It’s a fact of life in most corporate environments that lots of documents need to be created and lots of managers need to review them.
The typical rhythm goes like this:
- An individual contributor creates a first draft of a document and sends it to her boss for review.
- The boss provides comments and sends the document back to her.
- She does a revision of the document and returns it to her boss.
- The boss sends the document around for more feedback from the bosses peer set (other managers), collects feedback, then returns the document to her.
- Employee revises again, then again returns the document to her boss – and finally the boss sends the document up the leadership chain to her boss, repeating steps 1-4 at every successive level of the hierarchy until the document reaches “final” draft and is sent to senior managers or the CEO.

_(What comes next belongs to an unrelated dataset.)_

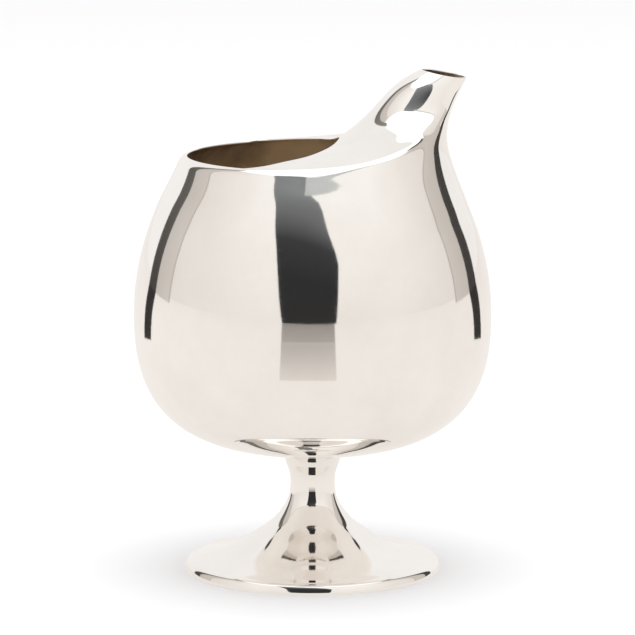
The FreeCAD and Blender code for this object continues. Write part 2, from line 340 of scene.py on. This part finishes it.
# %% Lay the two skins, the mouth's edge and the two soldered rims
def shoulder():
    """Outer and inner skins over the same columns; the inner is the outer less wall * facing."""
    sheet = Sheet()
    skins = []
    for depth in (0.0, WALL):
        sign = 1 if depth == 0 else -1
        parts = []
        for u in (lower_rows, upper_rows):
            t = np.broadcast_to(column_t, u.shape)
            facing = skin_facing(u, t)
            parts.append((skin(u, t) - facing * depth, facing * sign))
        lower = sheet.lay(*parts[0])
        upper = np.empty((len(rise), len(column_t)), int)
        upper[1:] = sheet.lay(parts[1][0][1:], parts[1][1][1:])
        mouth_columns = slice(1, len(back_t) - 1)
        upper[0] = lower[-1]
        upper[0, mouth_columns] = sheet.lay(parts[1][0][0, mouth_columns],
                                            parts[1][1][0, mouth_columns])
        skins.append((lower, upper))
    (outer_low, outer_up), (inner_low, inner_up) = skins
    sheet.fill(closed(outer_low))
    sheet.fill(closed(outer_up))
    sheet.fill(closed(np.stack([outer_up[-1], inner_up[-1]])))
    sheet.fill(closed(inner_up[::-1]), 1)
    sheet.fill(closed(inner_low[::-1]), 1)
    sheet.fill(closed(np.stack([inner_low[0], outer_low[0]])))

    last = len(back_t) - 1
    outer_loop = np.concatenate([outer_low[-1, : last + 1], outer_up[0, 1:last][::-1]])
    inner_loop = np.concatenate([inner_low[-1, : last + 1], inner_up[0, 1:last][::-1]])
    points = np.concatenate(sheet.points)[outer_loop]
    facing = np.concatenate(sheet.facings)[outer_loop]
    along = unit(np.roll(points, -1, 0) - np.roll(points, 1, 0))
    strip = sheet.lay(*edge_points(points, facing, unit(np.cross(facing, along)), WALL, EDGE_REACH))
    edge = np.concatenate([outer_loop[None], strip, inner_loop[None]])
    sheet.fill(closed(edge))
    return sheet.build("shoulder_sheet")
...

Based on this trend, each layer of management requires five separate efforts (one creative effort, two review efforts, and two revision efforts). Assuming each effort takes one hour – that’s five hours of work per reporting tier. Assuming a corporate structure with three levels of management – that’s up to 15 hours of work per document.

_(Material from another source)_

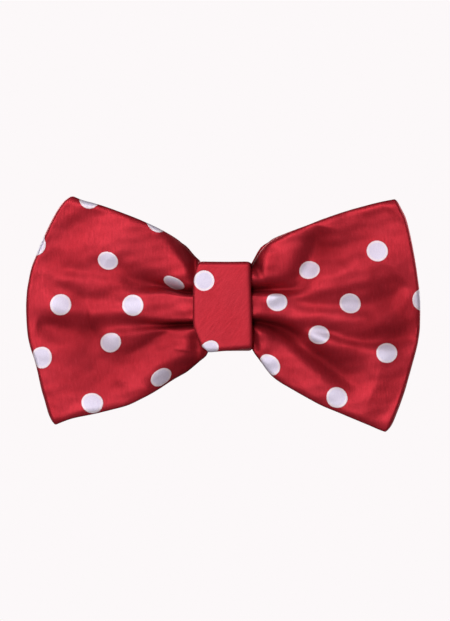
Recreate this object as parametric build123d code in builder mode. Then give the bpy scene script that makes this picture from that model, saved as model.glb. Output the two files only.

Here’s a provocative question: How much value do you think is added in between the first draft and the final draft? 10%? 25%? 50%?
Even if 50% of the document’s value is added in manager review, that’s still incredibly low efficiency in terms of value added per hour vs. the original effort of writing the first draft. The first hour of effort creates 50% of the value, and then the next 14 hours create (in aggregate) 50% of the effort; meaning each hour after the first is – on average – 1/14th as efficient as the original effort. What if, instead of sending the final draft of a document to the CEO, we made the habit of sending the first draft instead?
In this case, the document is CEO-bound anyway, so it wouldn’t materially increase what the CEO has to review. Further, it prevents that back-to-square-one situation you’ve probably experienced before: several employees spend hours fine-tuning a draft just to find out that senior management discovers a fundamental problem with it during the “final” review phase.
It’s an interesting culture dynamic. Are you a company who sends the final draft of documents to the CEO, or a company who sends the first draft to the CEO? In today’s fast-moving technology market where major company-changing decisions are made weekly, I strongly believe the latter will win.